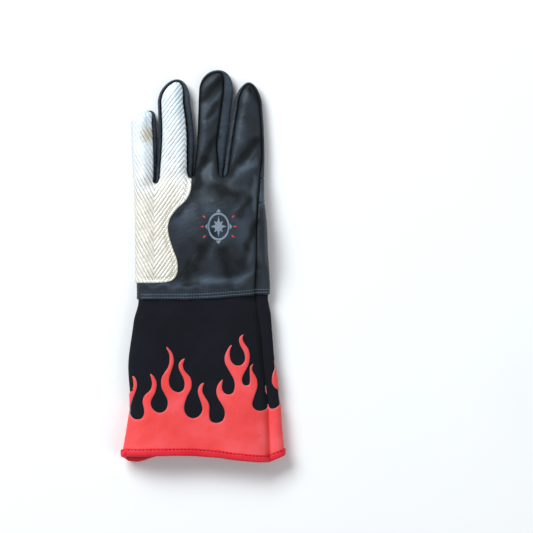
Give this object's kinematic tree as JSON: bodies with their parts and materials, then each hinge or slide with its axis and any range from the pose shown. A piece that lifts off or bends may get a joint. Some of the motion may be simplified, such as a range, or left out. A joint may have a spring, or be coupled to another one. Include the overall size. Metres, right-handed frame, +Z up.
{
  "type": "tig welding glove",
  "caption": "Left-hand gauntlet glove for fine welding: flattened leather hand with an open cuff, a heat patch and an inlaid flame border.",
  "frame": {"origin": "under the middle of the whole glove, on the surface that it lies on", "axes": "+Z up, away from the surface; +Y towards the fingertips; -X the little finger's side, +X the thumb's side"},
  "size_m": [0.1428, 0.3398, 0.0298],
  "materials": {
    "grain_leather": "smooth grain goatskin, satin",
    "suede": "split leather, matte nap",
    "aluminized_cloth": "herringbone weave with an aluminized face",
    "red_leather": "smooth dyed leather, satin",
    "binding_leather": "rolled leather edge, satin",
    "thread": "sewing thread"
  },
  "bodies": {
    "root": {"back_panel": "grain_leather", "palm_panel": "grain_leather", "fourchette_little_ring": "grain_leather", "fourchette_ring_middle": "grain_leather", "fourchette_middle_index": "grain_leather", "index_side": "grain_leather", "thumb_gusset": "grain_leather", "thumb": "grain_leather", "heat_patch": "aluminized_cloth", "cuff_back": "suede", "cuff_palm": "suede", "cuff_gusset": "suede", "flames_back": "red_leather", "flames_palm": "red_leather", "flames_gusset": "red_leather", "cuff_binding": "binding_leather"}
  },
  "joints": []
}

================================

• [Stated task]: Which lines contain the word "that"? Copy each of them.

• [Output for this task]:
Give this object's kinematic tree as JSON: bodies with their parts and materials, then each hinge or slide with its axis and any range from the pose shown. A piece that lifts off or bends may get a joint. Some of the motion may be simplified, such as a range, or left out. A joint may have a spring, or be coupled to another one. Include the overall size. Metres, right-handed frame, +Z up.
  "frame": {"origin": "under the middle of the whole glove, on the surface that it lies on", "axes": "+Z up, away from the surface; +Y towards the fingertips; -X the little finger's side, +X the thumb's side"},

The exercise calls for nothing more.